We examine the effect of organic fluorine in the molecular conformation and supramolecular packing in a series of α-fluoroketones in comparison to the analogous α-hydroxyketones. Crystal structures of a series of seven α-fluoroketone analogues have been analyzed using single-crystal XRD, and their crystal-packing features have been investigated using a variety of computational tools. Analysis of molecular conformations in this series of α-fluoroketone structures, along with conformational energy scans, revealed a preference for a near-antiperiplanar conformation for α-fluoroketones as opposed to a syn conformation in their α-hydroxy analogues.
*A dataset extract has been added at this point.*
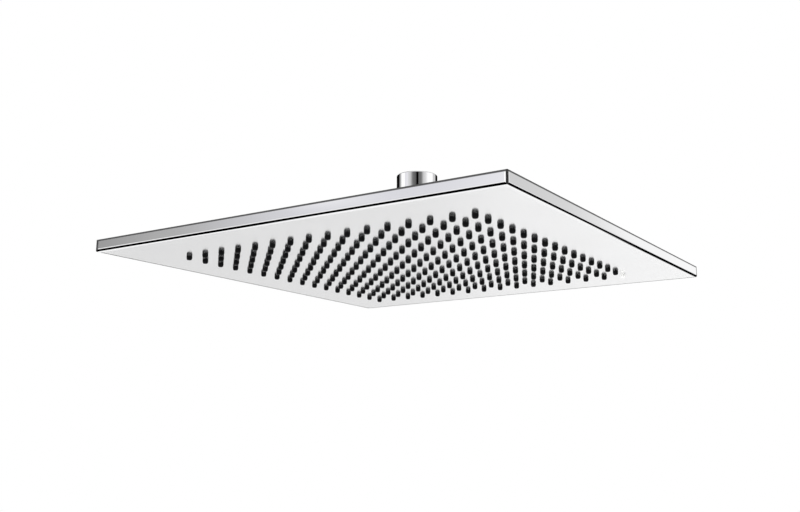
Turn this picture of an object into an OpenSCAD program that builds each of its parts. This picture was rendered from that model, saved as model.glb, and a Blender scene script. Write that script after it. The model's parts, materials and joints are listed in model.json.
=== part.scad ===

A quantitative analysis of intermolecular interaction motifs such as C–H···F, C–H···O, C–H···π, C–F···π, etc. in terms of interaction energies and electron density topological parameters from a QTAIM (quantum theory of atoms in molecules) approach reveal their relative strengths and distance dependence. Electron localization function (ELF) and deformation density maps bring out the electrostatic nature of weak interactions involving organic fluorine. Lattice energy values estimated using the CE-B3LYP method show dominant contributions from dispersion in all these structures, which are around 3–4-fold higher than the electrostatic contribution. While the lattice energy values of the α-fluoroketones are found to be lower than those of their hydroxy analogues, a molecular docking study with a common protein receptor site reveals comparable docking scores for α-fluoroketones with respect to the analogous α-hydroxyketones.